The Capitals are angry, and they very much wanted you to know that during a dramatic Thursday at PPG Paints Arena.
From T.J. Oshie griping at length about the Tom Wilson suspension, to Braden Holtby lamenting non-existent goalie interference on Evgeni Malkin‘s go-ahead goal, to Nick Bäckström firing his stick at the wall and an F-bomb at the league, Washington didn’t come close to projecting calm, cool or confidence in and around Game 4.
Yes, they’re mad as hell, even though the conventional narrative around them this year was that the pressure was off, much in the same way the pressure was off for the post-hype Sharks of 2016. And look what San José was able to do that spring after being unburdened of high expectations. It’s a nice theory, at least.
I’m not one to dwell on amateur psychology in most circumstances, but I don’t discount the mental factor when it comes to high-level performance. I don’t think hockey players ‘choke’ in the sense that golfers and place-kickers do, simply because they don’t have time to think.
But there are special cases. If I’m a Capitals fan, I’m not liking how this team has reacted to circumstances during this best-of-seven. With this second-round Stanley Cup playoff series heading back to Washington on Saturday night, the Capitals very much appear to be a team teetering on the edge of a meltdown.
Maybe they’ve already gone over the edge.
Oshie’s leaping check attempt at Kris Letang — and subsequent fight — in the dying moments of Thursday’s festivities seemed to indicate that something about how this series is playing out has dug into the Capitals’ collective psyche. Not to speak for everyone on the Washington team, but when team leaders can’t contain their emotions, it’s tough to swim against that current.
Looking for Leadership
I pin a lot of this on Barry Trotz. Unlike his counterpart in Mike Sullivan, who sounded like it pained him to lobby for supplemental discipline after Zach Aston-Reese‘s jaw was broken in Game 3, Trotz isn’t much of a deflector in media situations.

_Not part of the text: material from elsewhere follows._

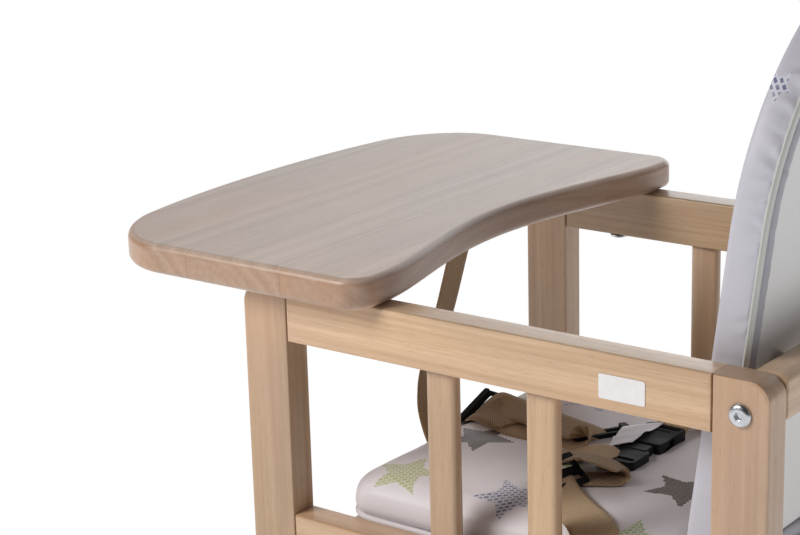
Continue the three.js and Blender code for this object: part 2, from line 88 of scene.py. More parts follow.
# ---- materials -----------------------------------------------------------------------------------
class Shader:
    """A material whose node tree is built by calls that take and return sockets."""

    def __init__(self, name, roughness=0.5, **surface):
        self.material = bpy.data.materials.new(name)
        self.material.use_nodes = True
        self.tree = self.material.node_tree
        self.surface = self.tree.nodes["Principled BSDF"]
        self.surface.inputs["Roughness"].default_value = roughness
        for key, value in surface.items():
            self.surface.inputs[key.replace("_", " ")].default_value = value

    def node(self, kind, settings=(), **inputs):
        node = self.tree.nodes.new("ShaderNode" + kind)
        for key, value in dict(settings).items():
            setattr(node, key, value)
        for key, value in inputs.items():
            self.feed(node.inputs[key.replace("_", " ")], value)
        return node

    def feed(self, socket, value):
        if isinstance(value, bpy.types.NodeSocket):
            self.tree.links.new(value, socket)
        else:
            socket.default_value = value

    def math(self, operation, a, b=0.0, c=0.0):
        node = self.tree.nodes.new("ShaderNodeMath")
        node.operation = operation
        for socket, value in zip(node.inputs, (a, b, c)):
            self.feed(socket, value)
        return node.outputs[0]

    def plus(self, a, b):
        return self.math("ADD", a, b)

    def minus(self, a, b):
        return self.math("SUBTRACT", a, b)

    def times(self, a, b):
        return self.math("MULTIPLY", a, b)

    def span(self, value, low, high, start=0.0, end=1.0):
        """Takes value from low..high to start..end, held at both ends."""
        node = self.node("MapRange", {"interpolation_type": "SMOOTHSTEP"})
        for socket, given in zip(node.inputs, (value, low, high, start, end)):
            self.feed(socket, given)
        return node.outputs[0]

    def mix(self, factor, a, b, blend="MIX"):
        node = self.node("Mix", {"data_type": "RGBA", "blend_type": blend})
        for index, value in ((0, factor), (6, a), (7, b)):
            self.feed(node.inputs[index], value)
        return node.outputs[2]

    def noise(self, vector, scale, detail=2.0, roughness=0.5):
        return self.node("TexNoise", Vector=vector, Scale=scale, Detail=detail,
                         Roughness=roughness).outputs[0]

    def place(self):
        return self.node("TexCoord").outputs["Object"]

    def parts(self, vector):
        return self.node("SeparateXYZ", Vector=vector).outputs

    def vector(self, x, y, z):
        node = self.node("CombineXYZ")
        for socket, value in zip(node.inputs, (x, y, z)):
            self.feed(socket, value)
        return node.outputs[0]

    def stretch(self, vector, factors):
        node = self.tree.nodes.new("ShaderNodeVectorMath")
        node.operation = "MULTIPLY"
        self.feed(node.inputs[0], vector)
        node.inputs[1].default_value = factors
        return node.outputs[0]

    def fibre(self, vector, along, across, detail=2.0, roughness=0.5):
        """Noise drawn out along the first axis of vector, in waves to the metre."""
        return self.noise(self.stretch(vector, (along, across, across)), 1.0, detail, roughness)

    def bump(self, height, distance, strength=1.0, normal=None):
        node = self.node("Bump", Height=height, Distance=distance, Strength=strength)
        if normal is not None:
            self.feed(node.inputs["Normal"], normal)
        return node.outputs[0]

    def done(self, **surface):
        for key, value in surface.items():
            self.feed(self.surface.inputs[key.replace("_", " ")], value)
        return self.material


def linear(red, green, blue):
    """A screen colour given as 0 to 255 values, as the renderer's own linear colour."""
    def one(value):
        part = value / 255
        return part / 12.92 if part <= 0.04045 else ((part + 0.055) / 1.055) ** 2.4
    return one(red), one(green), one(blue), 1.0


def shaded(tone, share):
    """A tone with its red, green and blue multiplied by a share."""
    return tuple(share * c for c in tone[:3]) + (1.0,)


WOOD_LIGHT = linear(216, 184, 150)
WOOD_DARK = linear(188, 152, 118)
WOOD_PORE = linear(150, 112, 80)
WOOD_ROSY = linear(206, 166, 140)
BOARD_LIGHT = linear(202, 181, 167)
BOARD_DARK = linear(181, 157, 142)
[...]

That’s great for us in this business, because Trotz makes for an interesting quote, but I’m not sure his fanning the flames of controversy in the case of Sidney Crosby‘s fabricated loogie is doing his team any favors. (Kudos to depth winger Brett Connolly for denying any validity to that ‘story.’)
For a team with the Capitals’ recent history — especially in this round against this Penguins team — one would imagine that hockey would be the priority.

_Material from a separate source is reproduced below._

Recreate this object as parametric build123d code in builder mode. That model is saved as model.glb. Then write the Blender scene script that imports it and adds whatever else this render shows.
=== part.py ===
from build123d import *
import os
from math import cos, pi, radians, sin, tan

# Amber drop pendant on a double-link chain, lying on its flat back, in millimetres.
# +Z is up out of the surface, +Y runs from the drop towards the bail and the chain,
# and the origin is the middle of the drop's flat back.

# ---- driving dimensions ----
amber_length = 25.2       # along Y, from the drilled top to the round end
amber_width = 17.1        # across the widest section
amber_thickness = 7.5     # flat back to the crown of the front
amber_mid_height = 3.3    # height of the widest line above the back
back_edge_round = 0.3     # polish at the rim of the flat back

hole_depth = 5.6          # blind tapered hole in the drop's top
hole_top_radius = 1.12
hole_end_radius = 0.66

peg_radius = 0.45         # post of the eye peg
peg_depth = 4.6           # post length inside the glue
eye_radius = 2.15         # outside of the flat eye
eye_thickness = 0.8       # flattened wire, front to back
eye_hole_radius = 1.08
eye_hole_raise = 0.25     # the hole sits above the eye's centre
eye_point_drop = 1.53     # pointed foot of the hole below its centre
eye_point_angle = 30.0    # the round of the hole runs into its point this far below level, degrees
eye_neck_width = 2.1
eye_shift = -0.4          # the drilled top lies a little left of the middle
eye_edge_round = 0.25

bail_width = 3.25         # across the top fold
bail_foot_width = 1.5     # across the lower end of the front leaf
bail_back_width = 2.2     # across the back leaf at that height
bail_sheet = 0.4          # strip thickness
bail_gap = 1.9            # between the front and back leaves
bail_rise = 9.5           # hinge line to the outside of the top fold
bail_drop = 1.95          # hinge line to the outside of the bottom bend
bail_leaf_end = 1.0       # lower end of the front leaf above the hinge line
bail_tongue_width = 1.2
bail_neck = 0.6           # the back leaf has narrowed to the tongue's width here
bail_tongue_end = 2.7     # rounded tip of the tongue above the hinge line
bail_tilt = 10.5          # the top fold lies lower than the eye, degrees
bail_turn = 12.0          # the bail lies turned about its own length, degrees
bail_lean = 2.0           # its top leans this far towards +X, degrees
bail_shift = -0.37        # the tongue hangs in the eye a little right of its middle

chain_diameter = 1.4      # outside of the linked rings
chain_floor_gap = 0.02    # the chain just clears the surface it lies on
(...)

Maybe tactics are tops behind the scenes, but Oshie’s airing of grievances at Thursday’s morning skate indicates a player having a difficult time moving past a past-due suspension to Wilson, mixed with the usual disdain that builds over a playoff series. Throw in the Penguins’ utter stymie of the Capitals’ attack in Game 4 and we get Oshie’s eruption and Bäckström’s tantrum in full view of several reporters.
If the Penguins and Capitals switched coaches for the remainder of the series, I think Sullivan’s straightforward approach could do wonders for Washington. Instead, Trotz’ distractable personality and lame-duck status leave the Capitals without much of a rudder heading into Game 5.
That leaves quite the burden on the likes of Alex Ovechkin, Bäckström, Holtby, Oshie and Brooks Orpik.
Home Sweet Hell?
And while most teams would treasure the opportunity to re-take control of a series on home ice, the Capitals are not most teams. Home hasn’t been much of a haven for them against the Penguins, who have gone 5-3 in D.C. over the past three playoff years. It’s not going to take much of a start for the defending champs on Saturday to transform Capital One Arena from frantic to funereal.
Mournful would be an appropriate emotion for Capitals fans if their team drops Game 5, because after a dramatic week for Washington, this has all the markings of a team on the brink. One more Penguins push might be enough to do the job.
The Capitals’ apparently fragility is of their own making, too. We hear from athletes and coaches all the time that they can only worry about the aspects of a game they can control. Hard to tell if the accumulated disappointment for this franchise is too much of a load for its leaders to bear, but it’s apparent to me that the past is more than prologue for this bunch. whether it’s from 2009, 2016, 2017 or the current series.
If this is visible from my outside perspective, I’d have to imagine the Penguins can sense that. Game 5 might as well be a closeout situation, not just for this year’s Capitals’ team, but for the core of players they’ve assembled.
Talk about an opportunity for the Penguins. Judging from the trajectory of this series and how they locked down a critical Game 4, I get the impression they will take advantage.